In this role, you will lead the design, development, and implementation of cutting-edge data engineering solutions that leverage Databricks and Azure. You will collaborate closely with cross-functional teams to deliver end-to-end data pipelines, automate processes, and optimize workflows. The ideal candidate will have deep technical expertise in distributed data processing, cloud architecture, and best practices for building and maintaining robust, scalable data systems.
Key Responsibilities:
Design & Development of Data Solutions:
- Lead the design, development, and implementation of scalable and efficient data pipelines using PySpark and Databricks on Azure cloud infrastructure.
- Architect and implement ETL pipelines, data processing workflows, and batch/real-time data integrations using Databricks and other Azure data services.
- Optimize SQL queries and databases for large-scale data processing, ensuring high performance, scalability, and efficiency in data retrieval and analysis.
- Build and maintain data lakes, data warehouses, and other data storage solutions using Azure services like Azure Data Lake, Azure SQL Database, and Azure Synapse Analytics.
Cloud Infrastructure & Architecture:
- Lead the development of cloud-native data architectures and solutions on Azure to support the needs of business units and data scientists.
- Collaborate with cross-functional teams to integrate Azure services such as Azure Data Factory, Azure Databricks, Azure Event Hubs, and Azure Synapse to ensure a seamless flow of data across environments.
- Apply best practices for data governance, security, and scalability to ensure that data pipelines are resilient and compliant with organizational and regulatory standards.
Automation & CI/CD Integration:
- Drive the automation of data workflows using DevOps practices and tools such as Azure DevOps, Terraform, Git, and Jenkins to ensure robust, continuous integration and deployment (CI/CD) processes.
- Implement Infrastructure as Code (IaC) for the automated deployment and management of data infrastructure on Azure.
- Set up and maintain automated testing, monitoring, and logging for data pipelines to ensure high-quality and error-free execution.
Collaboration & Stakeholder Engagement:
- Work closely with business stakeholders, data scientists, and analysts to understand their data needs and provide innovative, data-driven solutions.
- Collaborate with product owners and project managers to prioritize deliverables, ensure smooth execution of data projects, and meet business objectives.
- Lead the troubleshooting of data pipeline issues and provide technical support to engineers, ensuring fast resolution of data processing bottlenecks or failures.
Leadership & Mentorship:
- Mentor and guide junior data engineers, sharing your expertise in PySpark, Databricks, Azure, and SQL to elevate the technical capabilities of the team.
- Establish and enforce coding standards, best practices, and documentation to ensure consistency, maintainability, and scalability of data engineering solutions.
Required Qualifications & Skills:
Education: Bachelor's or Master's degree in Computer Science, Engineering, Information Technology, or a related field, or equivalent work experience.
Experience:
- 5+ years of experience as a Data Engineer, with significant hands-on expertise in PySpark, Databricks, Azure, and SQL.

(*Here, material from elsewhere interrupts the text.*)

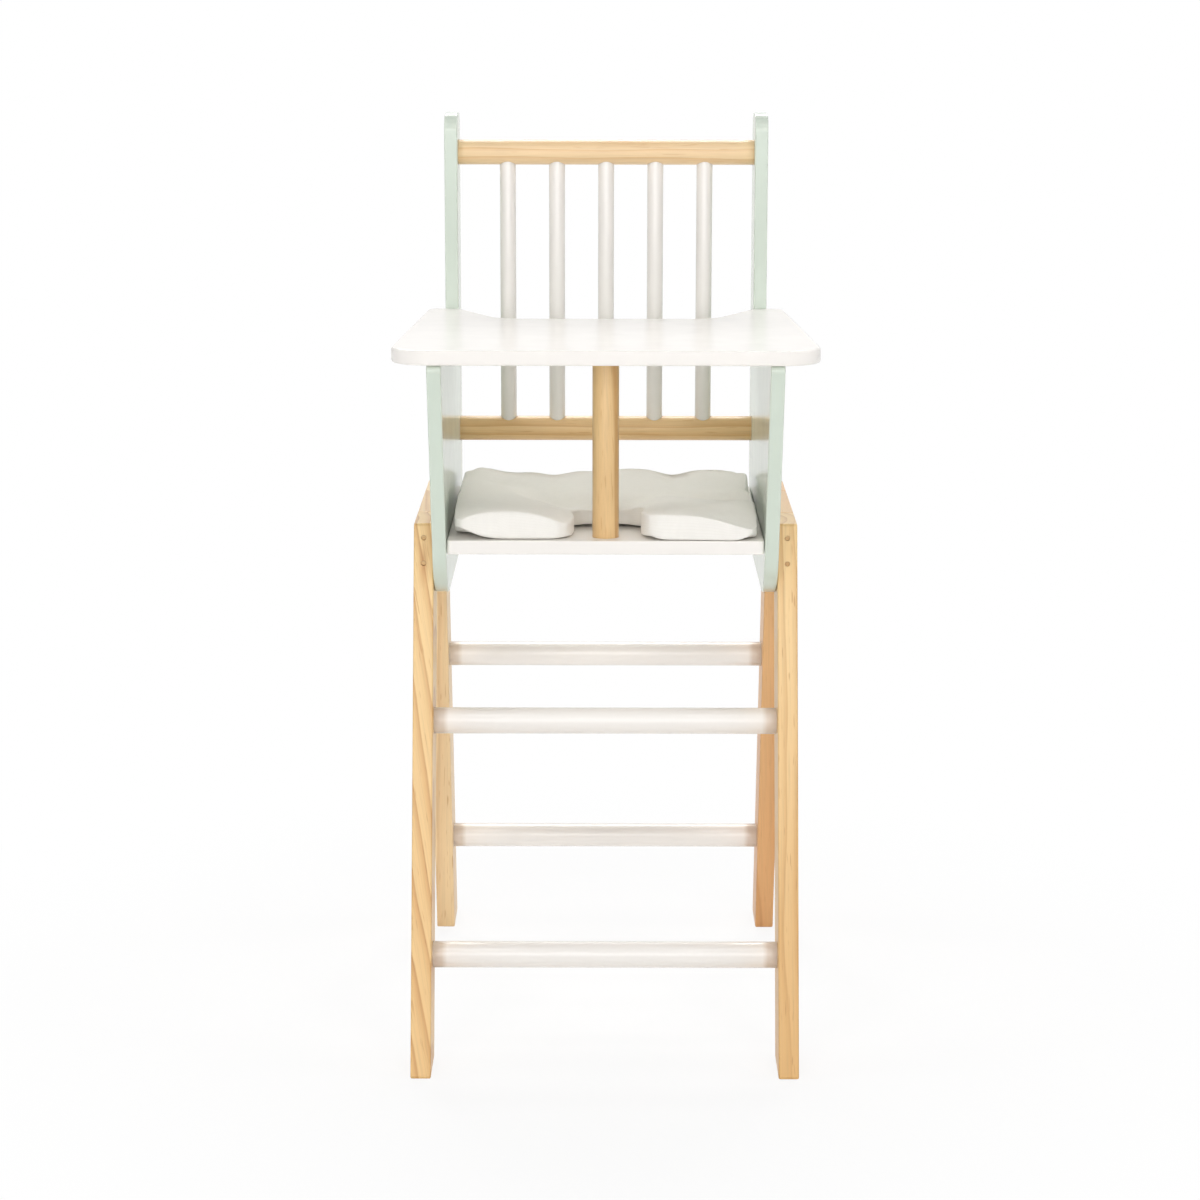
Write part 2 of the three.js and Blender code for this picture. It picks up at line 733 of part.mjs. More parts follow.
function addTray(parent) {
  addPiece(parent, 'tray', tray(), 'white');
  const postTop = trayUnderside + socketDepth - jointGap;
  const postBottom = seatUnderside + dowelEndChamfer;
  const post = turned(crotchPostDiameter, postTop - postBottom, turnedSides);
  const postMesh = addPiece(parent, 'crotch_post', post, 'railPine');
  postMesh.rotation.x = Math.PI / 2;
  postMesh.position.set(0, -crotchPostPlace, (postTop + postBottom) / 2);
  for (const at of trayPegPlaces()) {
    const peg = cylinderAlong('z', trayPegDiameter, trayPegTop - trayPegBottom, screwSides);
    const height = (trayPegTop + trayPegBottom) / 2;
    addPiece(parent, at.name, peg, 'pinWood').position.set(at.x, at.y, height);
  }
}

const fixedFrame = new THREE.Group();
addSides(fixedFrame);
addCrosspieces(fixedFrame);
addSpindles(fixedFrame);
addFasteners(fixedFrame);
chair.add(fixedFrame);

const liftOffTray = new THREE.Group();
addTray(liftOffTray);
chair.add(liftOffTray);

const looseCushion = new THREE.Group();
addPiece(looseCushion, 'cushion', cushion(), 'fabric');
chair.add(looseCushion);

export default chair;
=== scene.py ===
# %% [markdown]
# # A high chair for dolls
#
# This lesson dresses a wooden high chair for a doll: mint and white paint, clear pine, zinc screws
# and a loose cotton cushion. The measured frame of the chair comes first. Each visible piece is then
# modelled over its measured solid, so that the pieces keep their places and still get fine roundings,
# grain and cloth. All lengths are in metres, +Z is up and -Y is the front.

# %% Load the measured frame
import math

import bmesh
import bpy
from mathutils import Matrix, Vector, noise


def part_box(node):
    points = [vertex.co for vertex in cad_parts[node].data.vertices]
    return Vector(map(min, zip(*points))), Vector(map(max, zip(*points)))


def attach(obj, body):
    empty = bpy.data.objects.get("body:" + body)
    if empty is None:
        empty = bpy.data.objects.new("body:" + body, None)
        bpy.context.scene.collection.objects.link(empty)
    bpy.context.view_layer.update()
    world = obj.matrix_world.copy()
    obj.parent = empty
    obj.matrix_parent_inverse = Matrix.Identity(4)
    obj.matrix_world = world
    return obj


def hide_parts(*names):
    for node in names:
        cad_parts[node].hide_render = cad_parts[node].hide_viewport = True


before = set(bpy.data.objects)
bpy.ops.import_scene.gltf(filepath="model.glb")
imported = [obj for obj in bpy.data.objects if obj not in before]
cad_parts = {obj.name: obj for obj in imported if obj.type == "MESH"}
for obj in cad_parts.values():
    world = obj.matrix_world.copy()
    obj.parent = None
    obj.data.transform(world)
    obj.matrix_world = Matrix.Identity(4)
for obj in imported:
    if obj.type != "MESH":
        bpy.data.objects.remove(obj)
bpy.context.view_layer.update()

# %% [markdown]
# ## Sizes
#
# The heights and places of the pieces are read from the frame. Only what a box can't tell is named
# here: the radii of roundings, the depths of sockets and the thin gaps between pieces. On the real
# chair these are the cutter sizes in the workshop.

# %% Named sizes
MM = 0.001
JOINT_GAP = 0.3 * MM          # between two pieces that meet
OVERRUN = 3 * MM              # how far a cutter runs past the face that it opens

LEG_WIDTH = 44 * MM           # along the floor
LEG_EDGE_RADIUS = 1 * MM
FRAME_FOOT_REACH = 185 * MM   # from the middle to the outer edge of a foot
FRAME_TOP_REACH = 88 * MM
FRAME_CORNER_RADIUS = 2.5 * MM
FOOT_CORNER_RADIUS = 1.5 * MM

PANEL_EDGE_RADIUS = 1 * MM
ARM_FRONT = 168.7 * MM
PANEL_FRONT_FOOT = 103.9 * MM
POST_DEPTH = 42 * MM
POST_TOP_RADIUS = 12 * MM
ARM_TIP_RADIUS = 4 * MM
PANEL_TOE_RADIUS = 45 * MM
PANEL_HEEL_RADIUS = 10 * MM

SEAT_CORNER_RADIUS = 3 * MM
SEAT_EDGE_RADIUS = 1 * MM

TRAY_FRONT_HALF_WIDTH = 134.6 * MM
TRAY_WING_HALF_WIDTH = 121.8 * MM
TRAY_FRONT_RADIUS = 24 * MM
TRAY_WING_RADIUS = 7 * MM
TRAY_EDGE_RADIUS = 1.5 * MM
BELLY_HALF_WIDTH = 71 * MM    # of the cut-out, at its front
BELLY_CORNER_RADIUS = 22 * MM
WING_LENGTH = 64 * MM
WING_TIP_RADIUS = 5 * MM

DOWEL_RADIUS = 8.5 * MM       # rungs, back rails and crotch post
SPINDLE_RADIUS = 5.5 * MM
SOCKET_DEPTH = 5 * MM
SPINDLE_SOCKET_DEPTH = 8 * MM
DOWEL_END_BEVEL = 1 * MM

SCREW_SHANK_RADIUS = 2 * MM
SCREW_HEAD_RADIUS = 4 * MM
SCREW_HEAD_DEPTH = 2.4 * MM
SCREW_RIM = 0.3 * MM          # the straight edge of the head
SCREW_POINT = 2 * MM
SCREW_TIP_SHARE = 0.35        # of the shank's radius, at the tip
HEX_KEY_RADIUS = 1.3 * MM
HEX_KEY_DEPTH = 1.6 * MM
PIN_RADIUS = 1.5 * MM
PIN_GAP = 0.15 * MM
PIN_END_BEVEL = 0.3 * MM
PEG_RADIUS = 2.5 * MM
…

- Extensive experience designing, building, and optimizing large-scale ETL pipelines and distributed data processing solutions using PySpark and Databricks.
- In-depth knowledge of Azure cloud services (e.g., Azure Data Lake, Azure Synapse Analytics, Azure Data Factory, Azure SQL Database), and experience in building cloud-based data architectures.
- Strong proficiency in SQL for querying, managing, and optimizing relational and non-relational databases.
- Proven experience with DevOps tools and practices, including Azure DevOps, Terraform, Git, and Jenkins, for continuous integration and deployment.
Technical Skills:
- Strong proficiency in PySpark for distributed data processing and building data workflows in Databricks.
- Expertise in SQL query optimization and data modeling for large datasets.
- Experience with Azure cloud services and integrating them into end-to-end data workflows.
- Familiarity with Infrastructure as Code (IaC) tools like Terraform or Azure ARM templates.
- Knowledge of cloud security best practices, data governance, and regulatory compliance standards.
Preferred Qualifications:
- Certifications: Azure Data Engineer, Azure Solutions Architect, or similar certifications are highly desirable.
- Experience with additional Azure services such as Azure Databricks for ML workflows or Azure Event Hubs for real-time data streaming.
- Familiarity with containerized data applications (e.g., Docker, Kubernetes) is a plus.
- Experience with machine learning pipelines or advanced analytics using Databricks is a plus.
Why EXL
- Competitive salary and comprehensive benefits package.
- Flexible work environment.
- Opportunities for career growth and professional development.
- Work with a talented, collaborative team and cutting-edge technologies.
- Focus on innovation and continuous improvement in everything we do.
EXL is an equal-opportunity employer. We celebrate diversity and are committed to creating an inclusive environment for all employees.